Given entries:

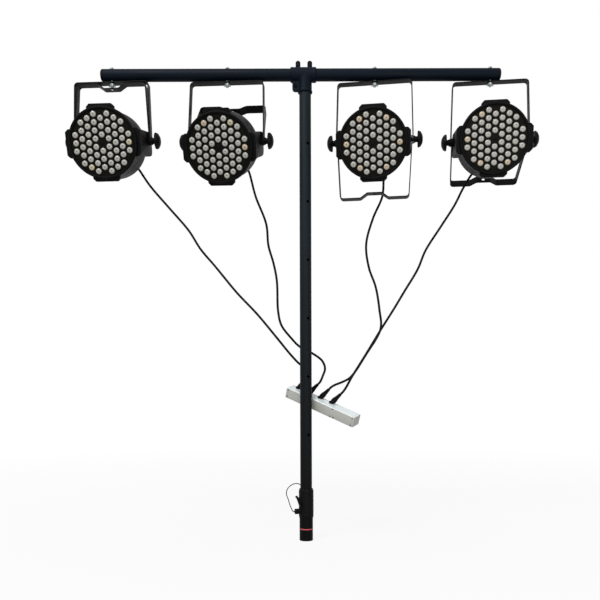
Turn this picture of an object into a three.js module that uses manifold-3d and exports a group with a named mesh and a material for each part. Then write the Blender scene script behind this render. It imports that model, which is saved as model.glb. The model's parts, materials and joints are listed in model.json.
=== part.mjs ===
// A lighting T-bar stand: a pole in a short lower tube, a crossbar in a tee casting on top of it, four lamps
// hung from the crossbar, and a power strip behind the pole that the lamps' cords plug into.
// Millimetres, +Z up. The origin is the centre of the flat end of the base plug.
// X runs along the crossbar to the right, and the lamps shine towards -Y.
import * as THREE from "three";
import { mergeVertices } from "three/addons/utils/BufferGeometryUtils.js";
import Module from "manifold-3d";

const wasm = await Module();
wasm.setup();

const degree = Math.PI / 180;
const fit = 0.3; // gap between pieces that touch
const pivotPlay = 0.4; // gap on the pivot axis between an arm and what it turns against
const overrun = 2; // how far a cut runs past what it cuts
const weld = 0.001; // vertices closer than this are one
const shallowBend = 40 * degree; // a strip bends less than this without a rounded corner
const round = { lens: 6, coarse: 8, medium: 10, barrel: 20 }; // sides of small to large round pieces
const bend = { coarse: 2, fine: 3 }; // steps of a rounded corner
const mostSteps = 80; // of a cord

// Stand
const pole = { radius: 17.5, wall: 2, foot: 18, headroom: 1.6 };
const index = { radius: 4.5, count: 6, first: 315, pitch: 173.2, turn: 25 * degree };
const bar = { radius: 18, wall: 2, length: 1192, height: 1390, offset: -13 };
const barCap = { rim: 8, round: 4, spigot: 16 };
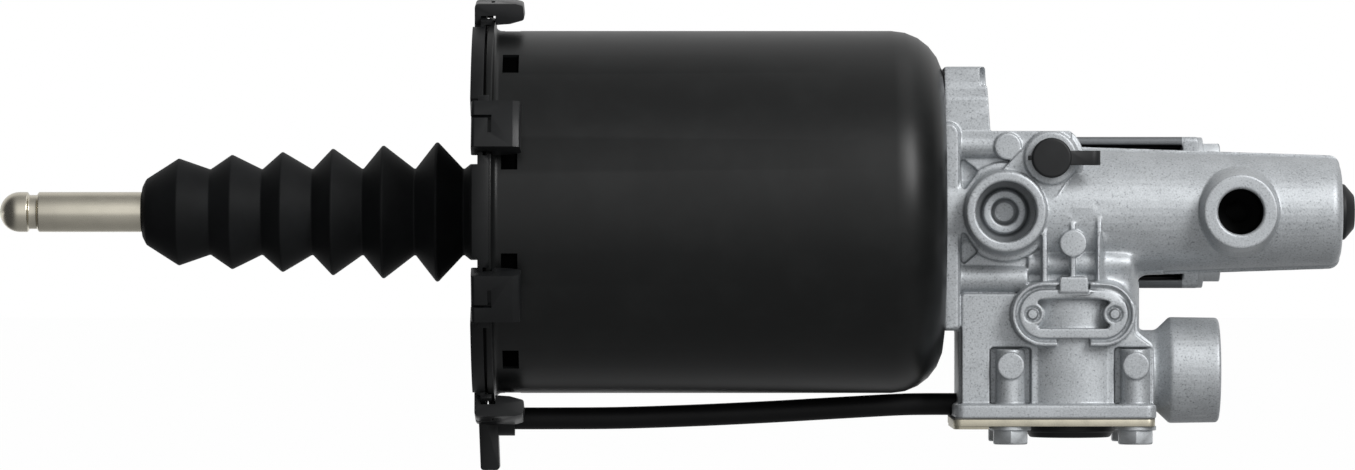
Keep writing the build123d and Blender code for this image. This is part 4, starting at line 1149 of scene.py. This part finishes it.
@dataclass
class CanAssembly:
    """Drawn can with its flange and slots."""

    open_x: float = -136.1
    outer: float = 54.3
    wall: float = 2.5
    corner: float = 15.6
    flange: float = 58.2
    flange_thickness: float = 2.0
    flare: float = 3.0
    hole: float = 17.2
    slots: int = 10
    slot_size: Pair = (4.8, 9.3)
    slot_start: float = 4.7

    def build(self, room: Showroom) -> None:
        """Model the can and hand it over."""
        room.hand_over(self.can(), "cylinder_can")

    def can(self) -> bpy.types.Object:
        """Turn the shell and cut the slots through it.

        Returns:
            The can.
        """
        inner = self.outer - self.wall
        flange_end = self.open_x + self.flange_thickness
        corners = (
            (self.open_x, inner, self.wall),
            (self.open_x, self.flange, 0.5),
            (flange_end, self.flange, 0.5),
            (flange_end, self.outer, self.flare),
            (0, self.outer, self.corner),
            (0, self.hole),
            (-self.wall, self.hole),
            (-self.wall, inner, self.corner - self.wall),
        )
        can = Bench.lathe("drawn_can", rounded(corners), segments=160, hollow=True)
        length, width = self.slot_size
        for number in range(self.slots):
            angle = math.radians((number + 0.5) * 360 / self.slots)
            turn = Matrix.Rotation(-angle, 4, "X")
            spot = turn @ Vector((self.open_x + self.slot_start + length / 2, -self.outer, 0))
            tool = Bench.block("slot_cutter", place(*spot), (length, 4 * self.wall, width), turn.to_euler())
            Bench.carve(can, tool)
        Bench.smooth(can, angle=35)
        return can


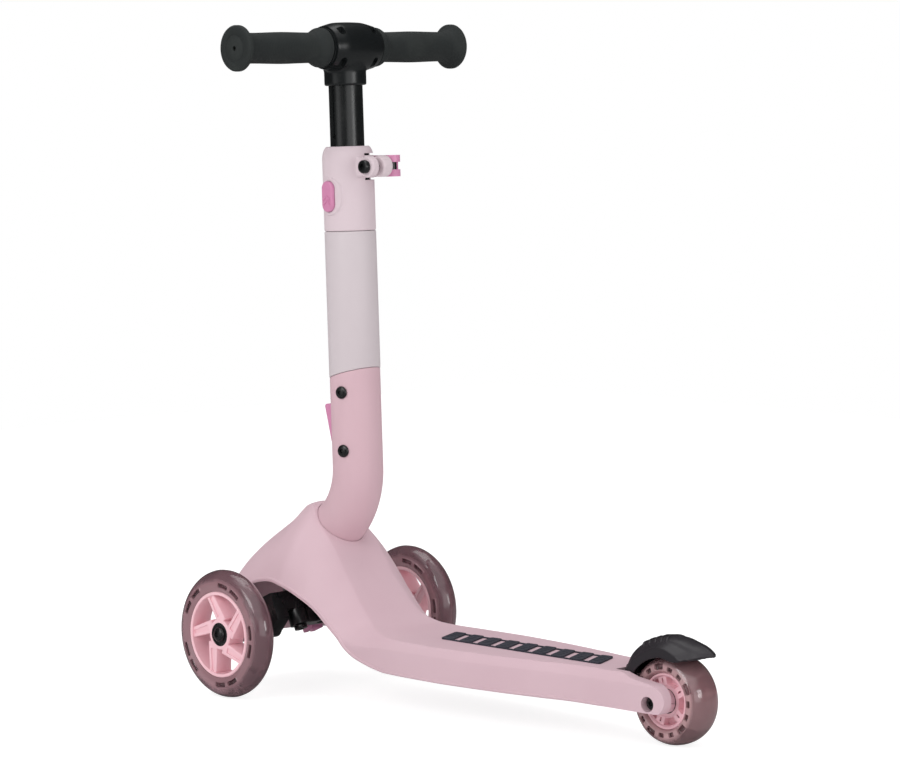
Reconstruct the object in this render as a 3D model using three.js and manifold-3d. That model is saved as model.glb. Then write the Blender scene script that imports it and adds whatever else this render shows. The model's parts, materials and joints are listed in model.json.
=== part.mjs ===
// Three-wheel kids scooter: lean-to-steer deck on two small steered front wheels and one rear wheel,
// a plug-in stem with a telescopic handle, a quick-release clamp and a foot brake over the rear wheel.
// Units are millimetres. +X is the rider's right, +Y is the direction of travel and +Z is up.
// The origin lies on the ground, in the middle of the object's length and width.

import * as THREE from 'three';
import { mergeVertices } from 'three/addons/utils/BufferGeometryUtils.js';
import Module from 'manifold-3d';

const wasm = await Module();
wasm.setup();

// Driving dimensions: the whole scooter
const wheelbase = 462;
const halfTrack = 118;
const noseReach = 76;
const tailReach = 45;
const clearance = 0.3;
const overrun = 5;
const frontAxleY = (wheelbase + tailReach - noseReach) / 2;
const rearAxleY = frontAxleY - wheelbase;

// Front wheels
const frontWheel = {
  radius: 60,
  tyreHalfWidth: 12,
  rimRadius: 40.3,
  rimHalfWidth: 11.4,
  barrelWall: 3.6,
  hubRadius: 14.5,
  hubHalfLength: 9.5,
  webHalfThickness: 9.2,
  spokeCount: 5,
  spokeHalfWidth: 4.4,
  spokePhaseDegrees: 124,
  spokeSweepDegrees: -37,
};

// Rear wheel
const rearWheel = {
  radius: 40,
  tyreHalfWidth: 18.3,
  rimRadius: 24.8,
  rimHalfWidth: 12.1,
  barrelWall: 2.6,
  hubRadius: 13.4,
  hubHalfLength: 12.1,
  webHalfThickness: 7,
  spokeCount: 5,
  spokeHalfWidth: 3.6,
  spokePhaseDegrees: 76,
  spokeSweepDegrees: 0,
};

// Ball bearings, the same size in every hub
const bearing = { outerRadius: 11, boreRadius: 4.2, width: 7, hubBoreRadius: 9.6 };

// Deck
const deckTop = 63.7;
const deckBottom = 32;
const deckHalfWidth = 59;
const deckEdgeRound = 6;
const deckEdgeDrop = 8.7;
const deckWall = 3.2;
const tailHalfWidth = 37;
const deckRib = { wall: 2.4, pitch: 44, bottomInset: 4, railOffset: 19 };

// Hood over the front mechanism, with the socket that the neck stands in
const hood = {
  length: 150,
  crestHeight: 176.5,
  halfWidth: 74,
  creaseHalfWidth: 30,
  wall: 3.2,
  crown: 2.5,
  lipHeight: 42,
  archHeight: 105,
  archFrontReach: 47,
};

// Neck: straight above the bend, then curved forward and down into the socket
const neck = {
  radius: 23.85,
  wall: 3.9,
  bendRadius: 60,
  bendDegrees: 51,
  footRadiusX: 24,
  footRadiusY: 25,
  footDepth: 22,
  footWall: 7,
  straightLength: 91,
  foot: { back: 54.4, rise: 33 },
};
const neckBendHeight = hood.crestHeight + neck.foot.rise;
const socket = { wall: 2.6, floor: 4, boltRadius: 4, boltHeadRadius: 7, boltHeadHeight: 5 };

// Stem: everything here stands on the stem's own axis, measured upwards from the top of the neck's bend
const stemLeanDegrees = 2.2;
const seamTiltDegrees = 14;
const stem = {
  radius: 24.25,
  boreRadius: 20.2,
  collarBottom: 223.6,
  collarLength: 80.6,
  shoulderRound: 4.5,
};
const collarTop = stem.collarBottom + stem.collarLength;
const spigot = { radius: 17.6, boreRadius: 14.6, bottom: 14, plugLength: 15 };
const sleeve = { bottom: 6, topDrop: 7 };
const slideTube = { radius: 16, boreRadius: 14, reachBelow: 55.6, socketDepth: 24 };
const liner = { reachBelow: 23.6, slitWidth: 3 };

// Quick-release clamp on the collar
const clamp = {
  drop: 19.5,
  setback: 38.8,
  earRadius: 10,
  earFaceX: 13,
  earGap: 1.2,
  bandHalfHeight: 11.5,
  slitHeight: 2,
  slitReach: 4,
  boltRadius: 3,
  headRadius: 6.2,
  headLength: 5,
  pivotX: 20.8,
  pivotRadius: 3.8,
  camRadius: 7.2,
  leverHalfHeight: 10,
  forkSlot: 7,
  leverArmLength: 52,
  leverArmThickness: 3.2,
};
const clampHeight = collarTop - clamp.drop;

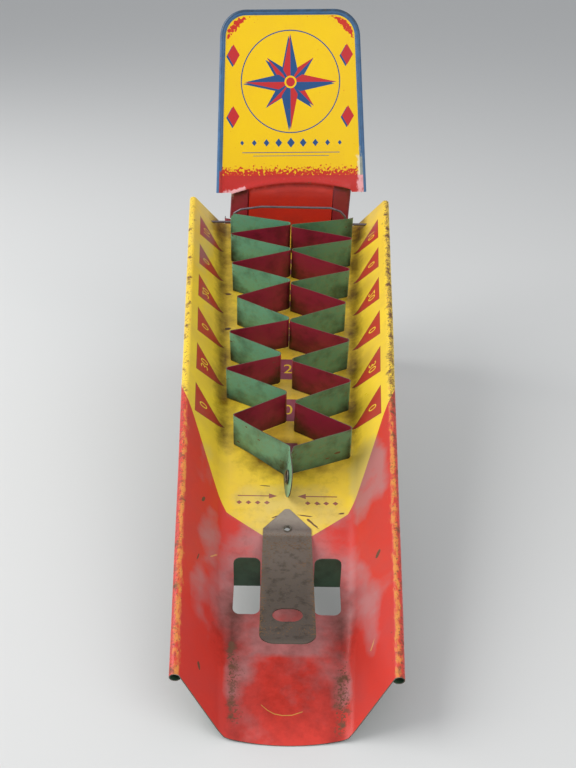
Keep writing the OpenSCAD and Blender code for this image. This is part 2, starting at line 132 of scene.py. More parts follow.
def disc(x, y, rx, ry=None, count=28, turn=0.0):
    """The outline of a round or oval spot, or of a diamond where it has four points."""
    ry = rx if ry is None else ry
    c, s = cos(turn), sin(turn)
    spots = [(rx * p, ry * q) for p, q in arc(0, 0, 1, 0, 2 * pi, count)[:-1]]
    return [(x + p * c - q * s, y + p * s + q * c) for p, q in spots]


def box(x0, y0, x1, y1):
    """The outline of a rectangle."""
    return [(x0, y0), (x1, y0), (x1, y1), (x0, y1)]


def line(a, b, width):
    """The outline of a printed line from a to b."""
    a, b = Vector(a), Vector(b)
    side = (b - a).orthogonal().normalized() * width / 2
    return [tuple(p) for p in (a + side, b + side, b - side, a - side)]


def creases(half, start, step, count):
    """Lines across a blank, a step apart, along which it can bend."""
    return [[(x, start + step * i) for x in (-half, half)] for i in range(count)]


def mirrored(outline):
    """The same outline on the other side, turning the same way round."""
    return [(-x, y) for x, y in reversed(outline)]


def area(outline):
    """Twice the area inside an outline, below zero where it runs clockwise."""
    return sum(a[0] * b[1] - b[0] * a[1] for a, b in zip(outline, outline[1:] + outline[:1]))


def measured(points):
    """The length from the first point to each."""
    marks = [0.0]
    for p, q in zip(points, points[1:]):
        marks.append(marks[-1] + (q - p).length)
    return marks


def stretch_at(marks, s):
    """Which stretch between marks the length s is on, and what share of it lies before s."""
    i = 0
    while i < len(marks) - 2 and marks[i + 1] < s:
        i += 1
    return i, (s - marks[i]) / (marks[i + 1] - marks[i])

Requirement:
The lines to quote run from the one containing "Keep writing the build123d" to the one containing "slots through it.". Quote them exactly, with both of those lines, and nothing else.

Task answer:
Keep writing the build123d and Blender code for this image. This is part 4, starting at line 1149 of scene.py. This part finishes it.
@dataclass
class CanAssembly:
    """Drawn can with its flange and slots."""

    open_x: float = -136.1
    outer: float = 54.3
    wall: float = 2.5
    corner: float = 15.6
    flange: float = 58.2
    flange_thickness: float = 2.0
    flare: float = 3.0
    hole: float = 17.2
    slots: int = 10
    slot_size: Pair = (4.8, 9.3)
    slot_start: float = 4.7

    def build(self, room: Showroom) -> None:
        """Model the can and hand it over."""
        room.hand_over(self.can(), "cylinder_can")

    def can(self) -> bpy.types.Object:
        """Turn the shell and cut the slots through it.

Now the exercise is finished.